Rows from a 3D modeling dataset
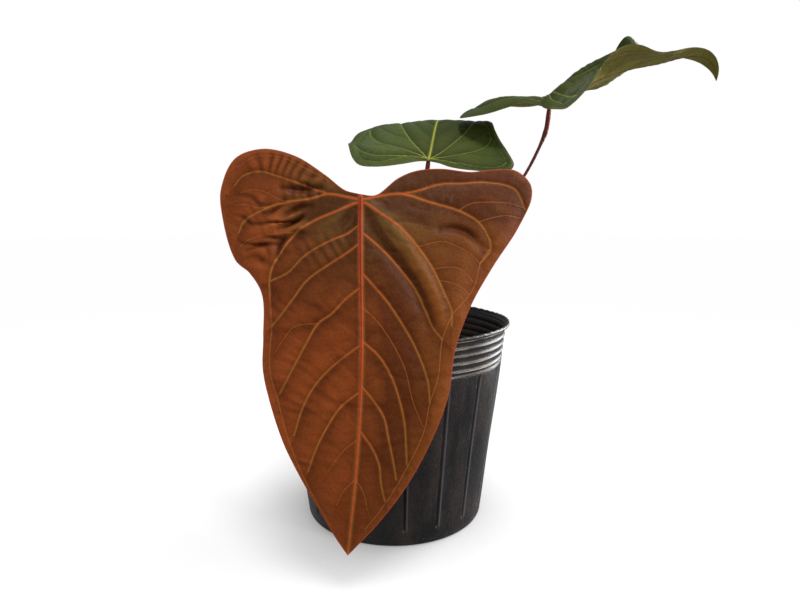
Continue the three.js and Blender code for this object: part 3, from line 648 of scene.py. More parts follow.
def blade_fields(flat, veins, style, margin):
    """The relief of a blade and the marks that its colours follow, at every flat point."""
    scale = style["vein_scale"]
    fields = {
        "midrib": np.full(len(flat), FAR_OFF), "vein": np.full(len(flat), FAR_OFF),
        "veinlet": np.full(len(flat), FAR_OFF), "fade": np.zeros(len(flat)),
    }
    open_share = np.ones(len(flat))
    ridge = np.zeros(len(flat))
    rib = np.zeros(len(flat))
    pleats = np.zeros(len(flat))
    nearest = np.full(len(flat), FAR_OFF)
    for number, (kind, points) in enumerate(veins):
        wide, slim, crease, stand = VEIN_KINDS[kind]
        gap, along, side, length = near_path(flat, smooth_path(points, 2.0))
        share = along / length
        width = (wide + (slim - wide) * share) * scale
        edge = gap - width / 2
        mark = {"midrib": "midrib", "branch": "veinlet", "collective": "veinlet"}.get(kind, "vein")
        fields[mark] = np.minimum(fields[mark], edge)
        closer = (edge < nearest) & (kind != "midrib")
        fields["fade"][closer] = share[closer]
        nearest[closer] = edge[closer]
        ridge = np.maximum(ridge, 0.34 * width * np.exp(-(gap / (0.6 * width)) ** 2))
        mound = np.exp(-(gap / (0.55 * width)) ** 2)
        rib = np.maximum(rib, stand * scale * (1 - 0.5 * share) * mound)
        base_side = side * np.sign(flat[:, 0]) < 0
        reach = np.where(base_side, style["steep"], style["gentle"]) * scale
        if kind == "midrib":
            reach = np.full(len(flat), 5.0 * scale)
        open_share *= 1 - crease * np.exp(-gap / reach)
        if kind in ("basal", "lateral"):
            sway = waves(np.stack([along, np.full(len(flat), 7.0 * number)], axis=1), 9, 5)
            comb = np.sin(2 * math.pi * along / style["pleat_pitch"] + 1.6 * sway)
            body = np.exp(-gap / np.where(base_side, 8.0, 3.5)) * (1 - np.exp(-gap / 1.4))
            pleats += comb * body * np.clip(share * 5, 0, 1)
    # Painted shade: the crease mark darkens the colour where the blade is drawn in beside the
    # veins.
    fields["crease"] = 1 - open_share
    height = style["puff"] * open_share + ridge
    height += style["pleat"] * pleats * (0.5 + 0.5 * waves(flat, 16, 3))
    for depth, pitch, half, points in style["combs"]:
        gap, along, _, length = near_path(flat, smooth_path(points, 2.0))
        ends = np.sin(math.pi * np.clip(along / length, 0.04, 0.96)) ** 0.5
        turns = along / pitch + 0.3 * waves(flat, 14, 9)
        comb = (0.5 + 0.5 * np.sin(2 * math.pi * turns)) ** 0.6
        body = depth * np.exp(-(gap / half) ** 4) * ends
        height -= (1 - comb) * body
        # Painted shade in each furrow and painted highlight on the tops between them.
        fields["crease"] += (0.45 * (1 - comb) - 0.24 * comb) * body
    for depth, shade, half, points in style["folds"]:
        gap, along, _, length = near_path(flat, smooth_path(points, 2.0))
        ends = np.sin(math.pi * np.clip(along / length, 0.06, 0.94)) ** 0.5
        fold = np.exp(-(gap / half) ** 2) * ends
        height -= depth * fold
        # Painted shade along each fold; a shade below nought is a painted highlight.
        fields["crease"] += shade * fold
    for depth, size, reach, middle in style["crumples"]:
        gap = np.hypot(flat[:, 0] - middle[0], flat[:, 1] - middle[1])
        line = np.clip(1 - 2.2 * np.abs(waves(flat * (0.55, 1.0), size, 41 + int(reach))), 0, 1)
        body = depth * np.exp(-(gap / reach) ** 4)
        height -= line ** 1.5 * body
        # Painted shade in the crumple lines and painted highlight between them.
        fields["crease"] += (0.34 * line ** 1.5 - 0.2 * (1 - line) ** 6) * body
    height += 0.35 * waves(flat, 26, 11) + 0.08 * waves(flat, 4.5, 12)
    edge_share = np.exp(-margin / 7)
    height += edge_share * style["ripple"] * waves(flat, 13, 17) - style["puff"] * 0.4 * edge_share
    fields["margin"] = margin
    return height, rib, fields


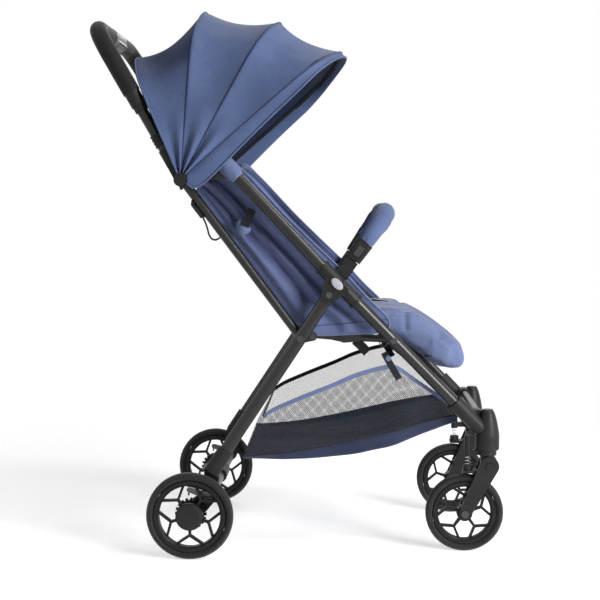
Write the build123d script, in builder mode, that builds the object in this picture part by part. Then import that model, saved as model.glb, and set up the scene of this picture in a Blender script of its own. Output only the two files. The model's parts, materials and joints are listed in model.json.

• _Objective_: How many lines of these entries hold the string "Blender"? Answer with the number alone.

• _Complete output_: 2